Ramazan ayının sonlarına yaklaştığımız şu günlerde huzur iklimi yıllardır olduğu gibi yine İsrail’in Filistinlilere karşı yaptığı saldırı ve tahriklerle bozuldu, bozuluyor.
15 Nisan Cuma günü sabah namazının ardından Mescid-i Aksa’ya baskın düzenleyen İsrail güçleri, Filistinlilere ses bombası, göz yaşartıcı gaz ve kauçuk kaplı mermiyle müdahale etmiş, olaylarda 152 Filistinli yaralanmış, yüzlerce kişi gözaltına alınmış, 20’nin üzerinde Filistinli de vefat etmişti.

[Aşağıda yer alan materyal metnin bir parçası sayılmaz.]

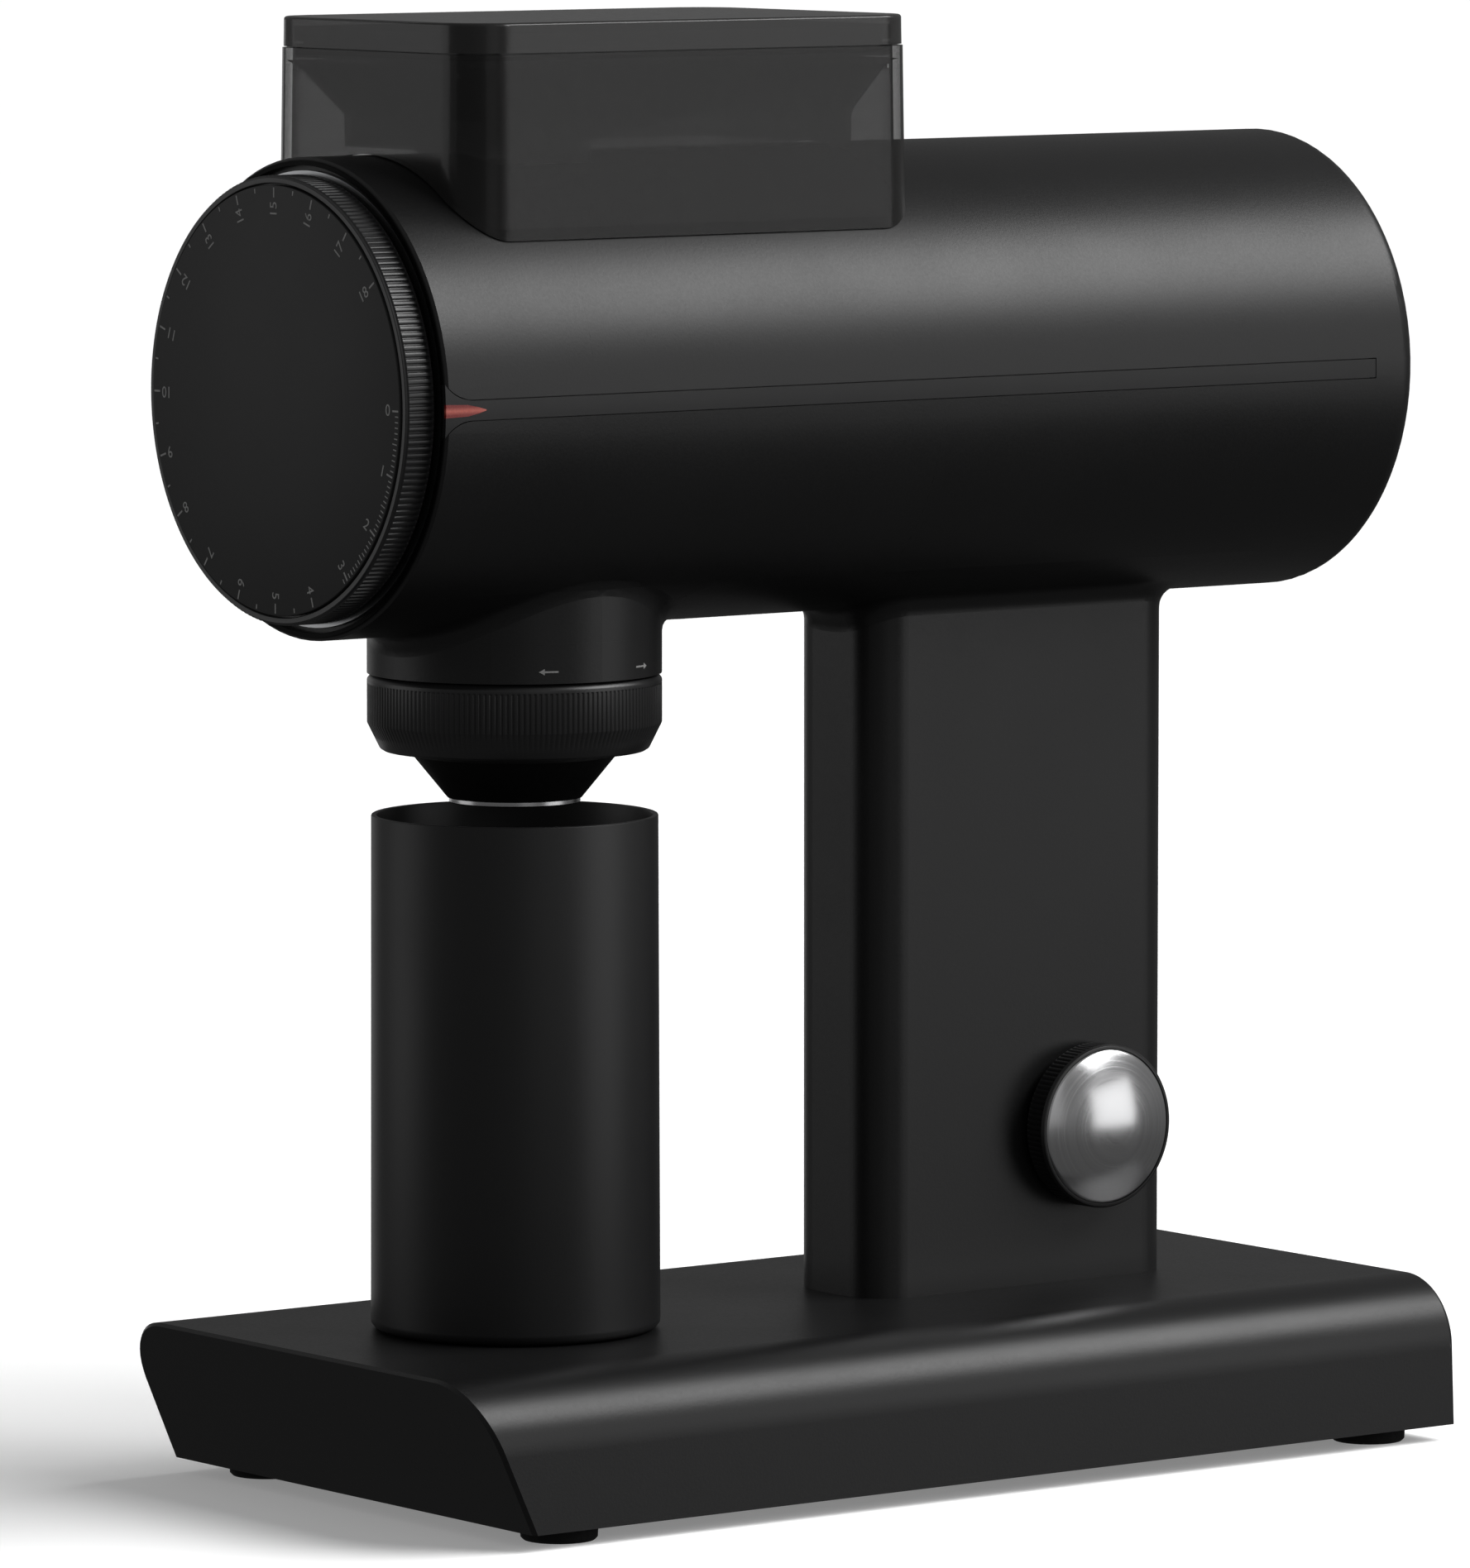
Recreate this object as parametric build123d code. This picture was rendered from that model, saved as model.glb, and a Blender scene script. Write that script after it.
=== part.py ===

İsrail asker ve polisi postalları ile namaz kılınan mekânlara girmiş, Müslümanları buradan çıkartarak, “fanatik Yahudiler”in bu mekânlara girmesini sağlamıştı.
Bir hafta süren “Hamursuz Bayramı” sırasında Yahudi yerleşimcilerin işgal altındaki Doğu Kudüs’te bulunan Mescid-i Aksa’ya ramazanın son günlerinde girmesine izin vermeyeceğini duyurmasıyla tacize ve baskılara ara vermiş görünse de İsrail polisinin yine burada Müslümanlara baskı yapacağı da ortada.
***
DÜNYA KUDÜS GÜNÜ YAKLAŞIRKEN
Hamursuz Bayramının bitmesiyle Mescid-i Aksa’ya fanatik Yahudiler sokulmaması kararı, geçen yıl Kadir Gecesine denk gelen “Dünya Kudüs Günü”nde yaşananları unutturmuş gözüküyor. İsrail’in geçen yıl Gazze’ye yaptığı saldırılarda 65’i çocuk, 38’si kadın 230 kişi vefat etmiş, en az 1.500 Filistinli yaralanmıştı İsrail savaş uçakları, Gazze’ye düzenledikleri saldırılarda bir cami ve 12 sivil yerleşim alanını hedef alırken insanlar evlerini terk edip okullara sığınmışlardı.
Başta İslâm ülkeleri olmak üzere “medenî” dünyanın İsrail’in bu saldırılarına sessiz kalması bazılarının da sadece kınamakla yetinmesinden cesaret alan İsrail, yıllardır baskılarını sürdürüyor. Oysa kınamak hiçbir şeyi çözmüyor, çözemiyor. BM’nin aldığı kınama ve işgale son verme kararlarına rağmen İsrail geri adım atmıyor. Her sene dünyanın gözü önünde saldırılarının dozunu arttırıyor. Barış için kurulmuş uluslararası teşkilatların ve yapıların sessizliği de vicdanları sızlatıyor.
7.8 milyar nüfuslu dünya 9.2 milyon nüfuslu İsrail’e söz geçiremiyor, ya da geçirmek istemiyor.
***
YAPTIRIM NEDEN YAPILAMIYOR?
Rusya’nın iki ay önce Ukrayna’yı işgal etme girişimi karşısında başta Avrupa ülkeleri ve ABD olmak üzere birçok ülkenin Rusya’ya karşı yaptırım kararı alması Rusya’nın ekonomisini çökme noktasına getirdi. Rusya dünyanın iki süper gücünden birisi.
Rusya bu duruma düştüyse uygulanacak bir yaptırım kararının 1947 yılında Ortadoğu’nun ortasında bir ur gibi kurulan İsrail’i birkaç ayda ekonomik olarak çökertebilir.
Ama ne böyle bir şeyi düşünen ülke var ne de uluslararası kuruluş. Tam tersine ülkeler İsrail’e bırakın yaptırım uygulamayı yeni anlaşmalar yapmak için sıraya giriyor.
İsrail Türkiye’nin en çok ihracat yaptığı ülkeler arasında üçüncü sırada olduğunu da not etmek gerekiyor. Belki de Cumhurbaşkanı Tayyip Erdoğan’ın “İsrail ile siyasî ve ekonomik ilişkilerimizi geliştirmek için attığımız adımlar başkadır, Kudüs dâvâmız başkadır” demesi de bundandır.
İsrail Cumhurbaşkanı Isaac Herzog’un 9 Mart’ta Türkiye’ye geldiğinde uygulanan protokol unutulmadı. Ellerinde İsrail bayrağı taşıyan atlı süvariler ve ayağına serilen halılar çok konuşulmuştu.
Dünya kılıcı bir çözüm bulmadıkça, İsrail her fırsatta bir bahane bulup katliâmlarına devam edecektir. Tarih buna şahittir. Çözüme de ilk olarak yaptırım uygulamakla başlanabilir.